*EXERCISE INSTRUCTIONS:*
Give back the entire listing verbatim.

-- start DATA LINES --

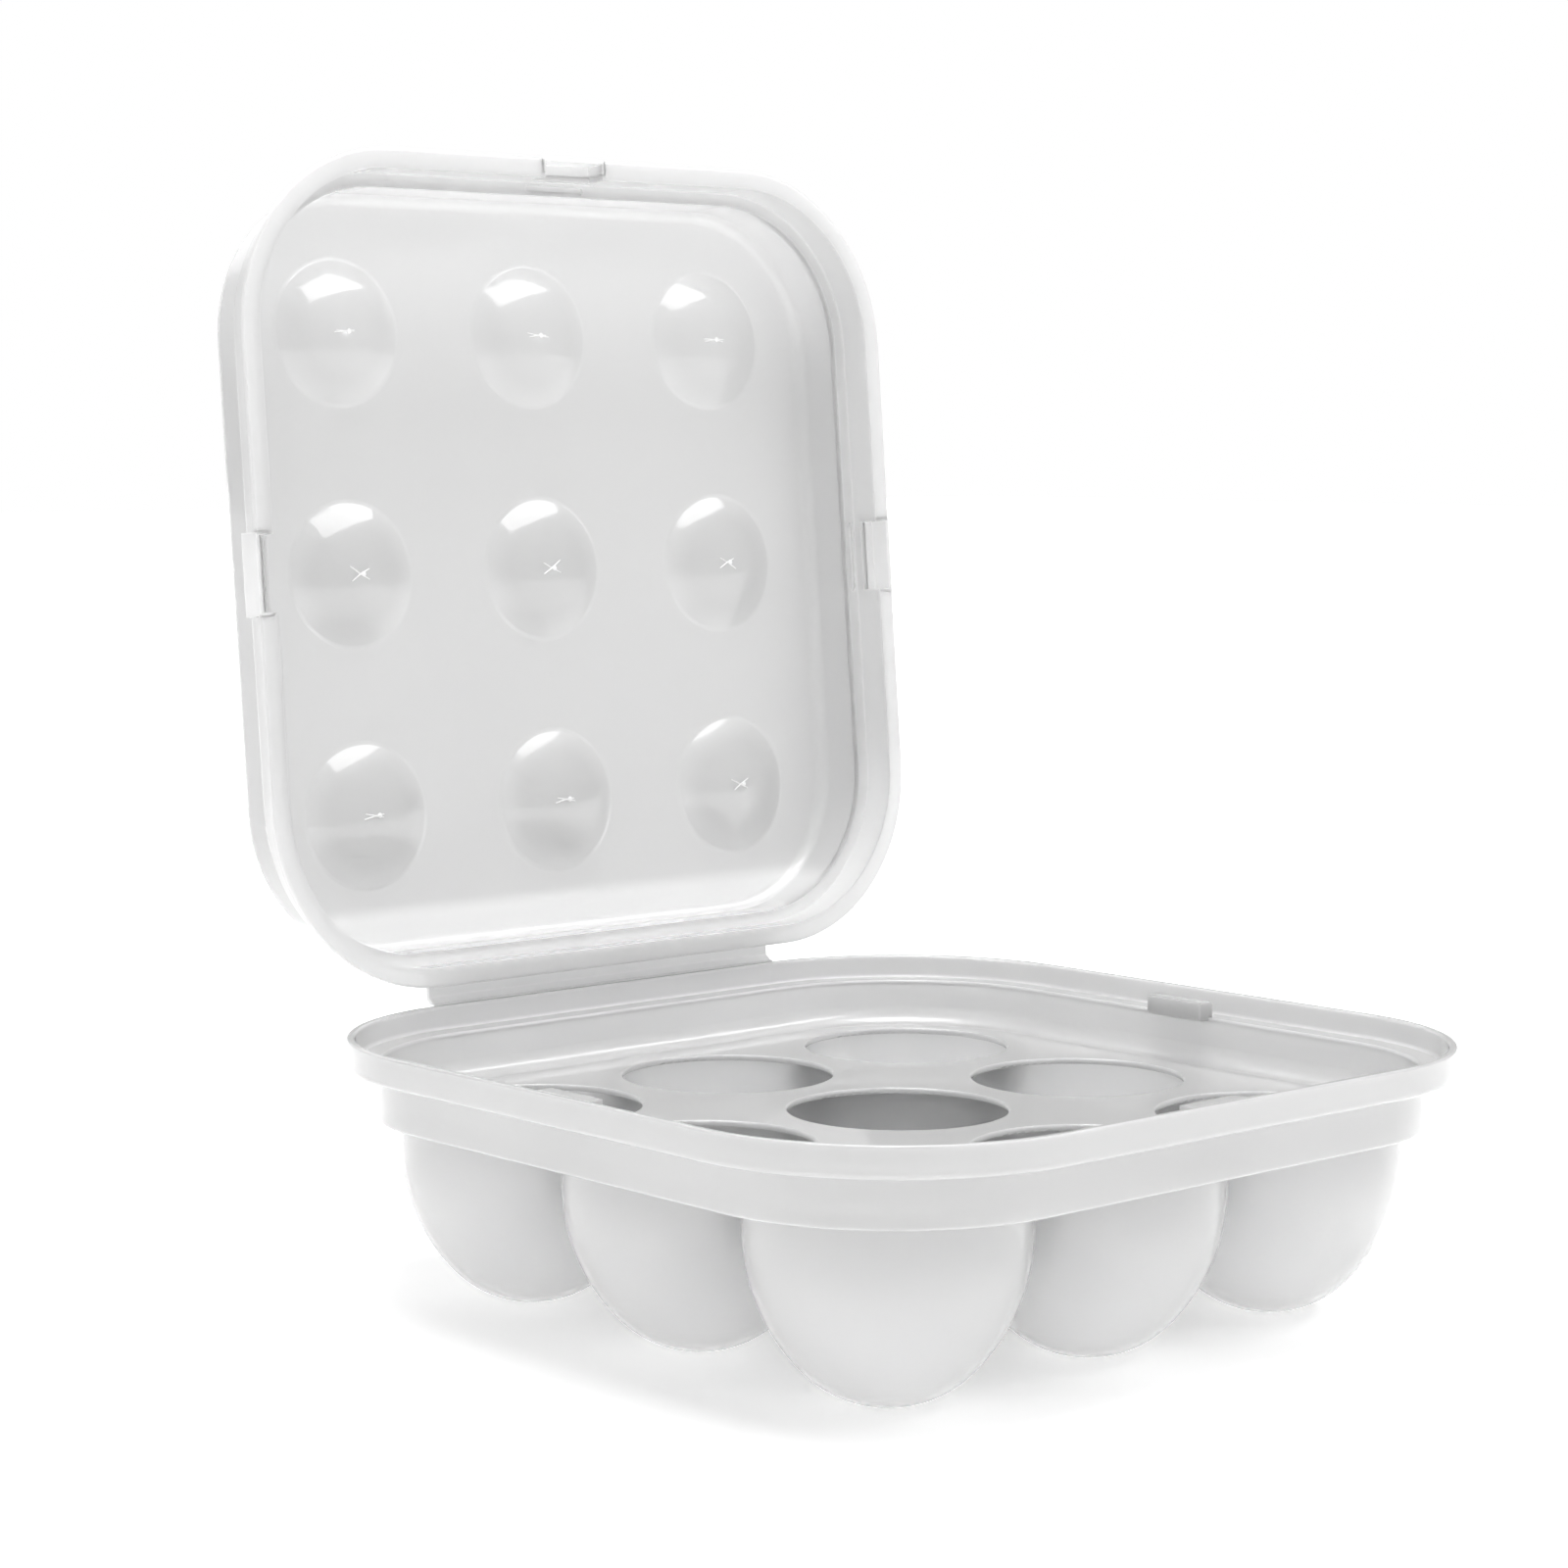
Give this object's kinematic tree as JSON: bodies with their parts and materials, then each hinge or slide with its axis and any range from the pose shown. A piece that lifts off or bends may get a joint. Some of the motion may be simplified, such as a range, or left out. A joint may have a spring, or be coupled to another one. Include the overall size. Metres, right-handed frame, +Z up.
{
  "type": "egg keeper with flip lid",
  "caption": "Square egg box of frosted translucent plastic: round egg cups hang under a deck inside a rounded rim, and a domed lid flips on a living hinge with snap tabs.",
  "frame": {"origin": "middle of the flat foot under the middle egg cup, on the surface that the box stands on", "axes": "+Z up, -Y to the front, where the lid opens, +Y to the hinge, +X to the right"},
  "size_m": [0.172, 0.2012, 0.2188],
  "materials": {
    "base_polypropylene": "milky, translucent polypropylene with a soft satin surface",
    "lid_polypropylene": "milky, translucent polypropylene with a soft satin surface",
    "hinge_polypropylene": "the same polypropylene, thin enough to bend"
  },
  "bodies": {
    "base": {"base_rim": "base_polypropylene", "egg_deck": "base_polypropylene", "egg_cup_front_left": "base_polypropylene", "egg_cup_front_centre": "base_polypropylene", "egg_cup_front_right": "base_polypropylene", "egg_cup_middle_left": "base_polypropylene", "egg_cup_middle_centre": "base_polypropylene", "egg_cup_middle_right": "base_polypropylene", "egg_cup_back_left": "base_polypropylene", "egg_cup_back_centre": "base_polypropylene", "egg_cup_back_right": "base_polypropylene", "catch_front": "base_polypropylene", "catch_left": "base_polypropylene", "catch_right": "base_polypropylene", "hinge_web": "hinge_polypropylene"},
    "lid": {"lid_rim": "lid_polypropylene", "lid_cover": "lid_polypropylene", "tab_front": "lid_polypropylene", "tab_left": "lid_polypropylene", "tab_right": "lid_polypropylene", "lid_hinge_leaf": "hinge_polypropylene"}
  },
  "joints": [
    {"name": "lid_hinge", "type": "hinge", "parent": "base", "child": "lid", "pos_m": [0, 0.086, 0.051], "axis": [-1, 0, 0], "range_deg": [-95, 85]}
  ]
}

-- end DATA LINES --

*EXERCISE RESULT:*
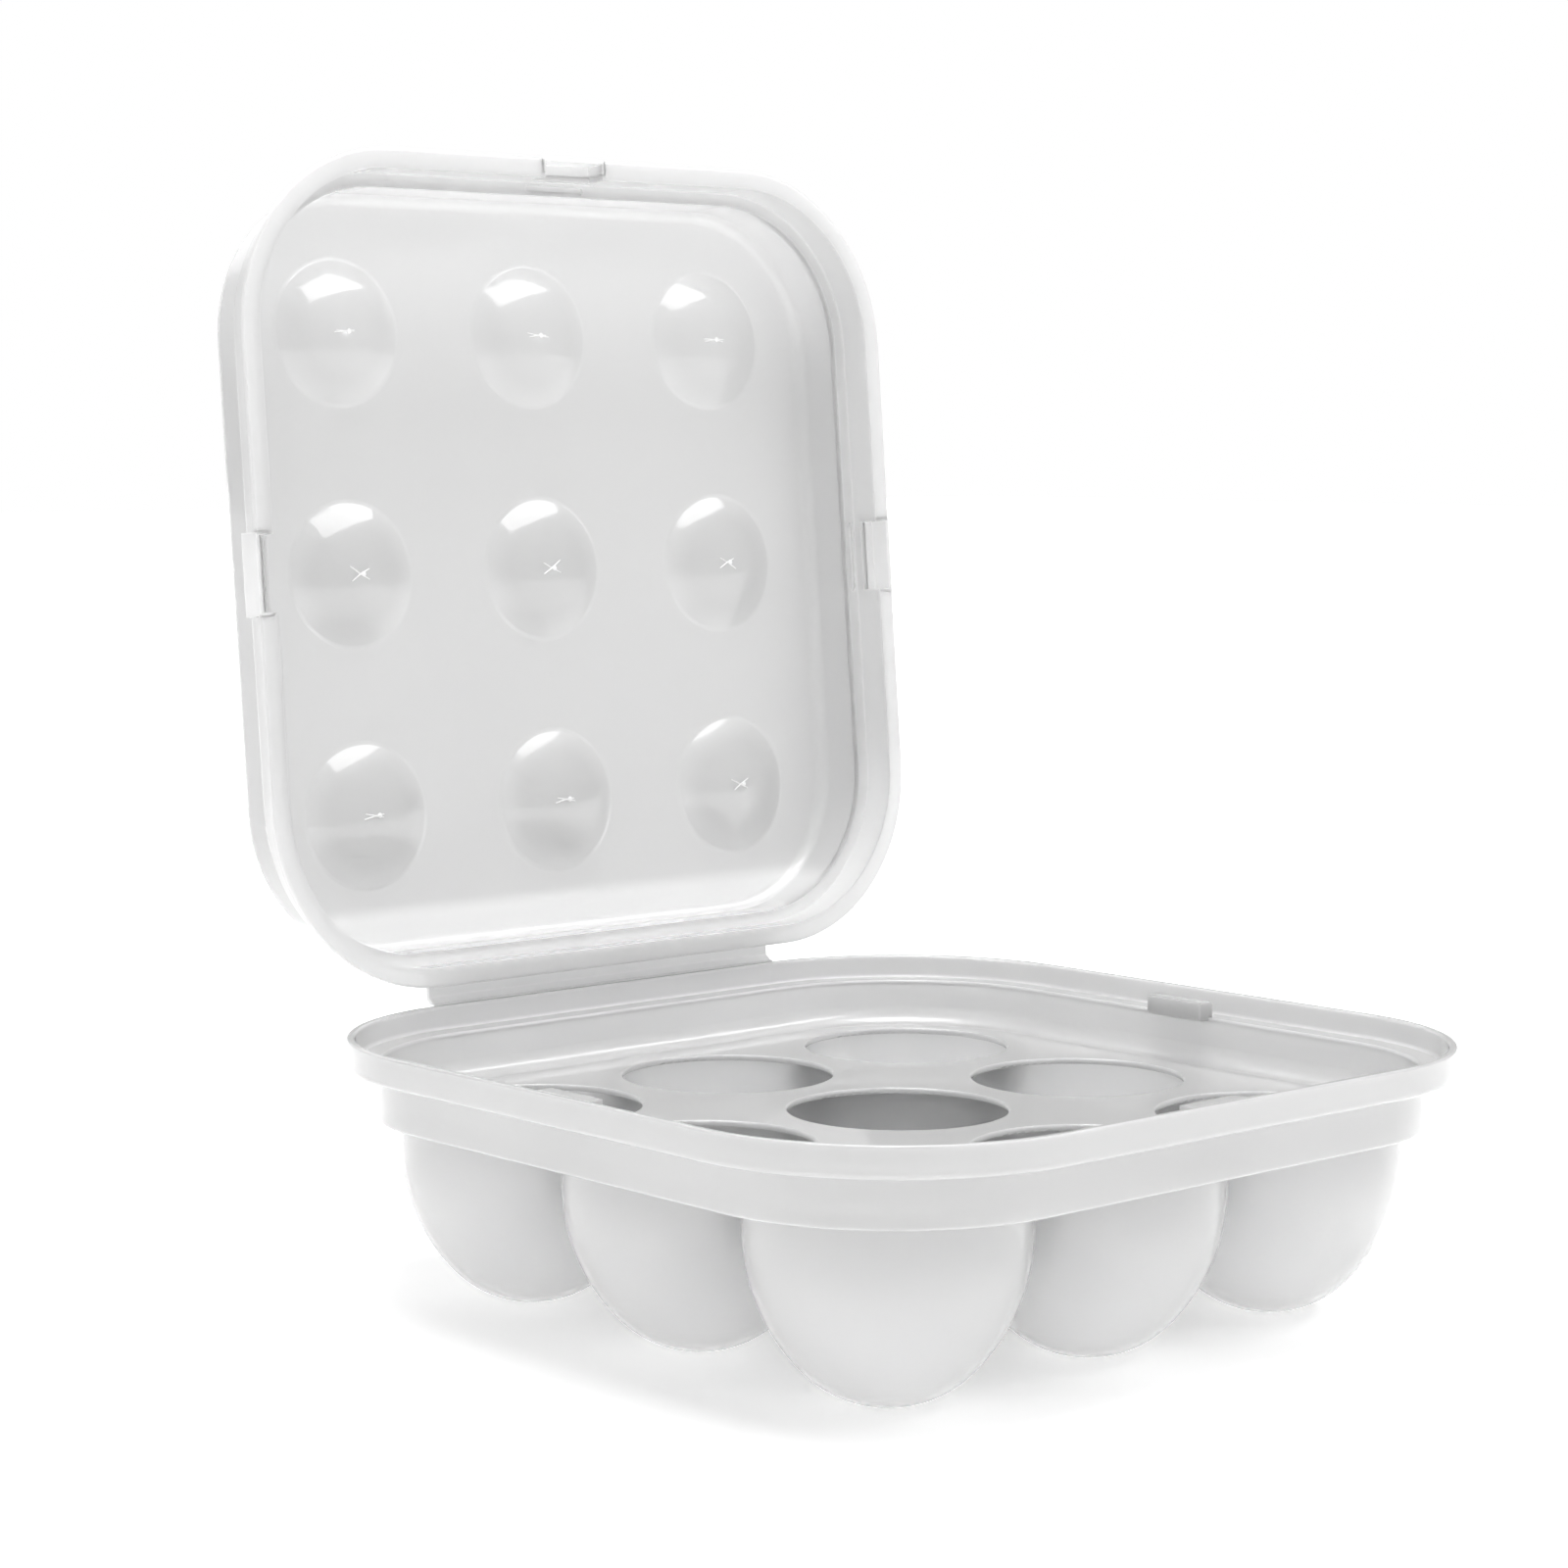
Give this object's kinematic tree as JSON: bodies with their parts and materials, then each hinge or slide with its axis and any range from the pose shown. A piece that lifts off or bends may get a joint. Some of the motion may be simplified, such as a range, or left out. A joint may have a spring, or be coupled to another one. Include the overall size. Metres, right-handed frame, +Z up.
{
  "type": "egg keeper with flip lid",
  "caption": "Square egg box of frosted translucent plastic: round egg cups hang under a deck inside a rounded rim, and a domed lid flips on a living hinge with snap tabs.",
  "frame": {"origin": "middle of the flat foot under the middle egg cup, on the surface that the box stands on", "axes": "+Z up, -Y to the front, where the lid opens, +Y to the hinge, +X to the right"},
  "size_m": [0.172, 0.2012, 0.2188],
  "materials": {
    "base_polypropylene": "milky, translucent polypropylene with a soft satin surface",
    "lid_polypropylene": "milky, translucent polypropylene with a soft satin surface",
    "hinge_polypropylene": "the same polypropylene, thin enough to bend"
  },
  "bodies": {
    "base": {"base_rim": "base_polypropylene", "egg_deck": "base_polypropylene", "egg_cup_front_left": "base_polypropylene", "egg_cup_front_centre": "base_polypropylene", "egg_cup_front_right": "base_polypropylene", "egg_cup_middle_left": "base_polypropylene", "egg_cup_middle_centre": "base_polypropylene", "egg_cup_middle_right": "base_polypropylene", "egg_cup_back_left": "base_polypropylene", "egg_cup_back_centre": "base_polypropylene", "egg_cup_back_right": "base_polypropylene", "catch_front": "base_polypropylene", "catch_left": "base_polypropylene", "catch_right": "base_polypropylene", "hinge_web": "hinge_polypropylene"},
    "lid": {"lid_rim": "lid_polypropylene", "lid_cover": "lid_polypropylene", "tab_front": "lid_polypropylene", "tab_left": "lid_polypropylene", "tab_right": "lid_polypropylene", "lid_hinge_leaf": "hinge_polypropylene"}
  },
  "joints": [
    {"name": "lid_hinge", "type": "hinge", "parent": "base", "child": "lid", "pos_m": [0, 0.086, 0.051], "axis": [-1, 0, 0], "range_deg": [-95, 85]}
  ]
}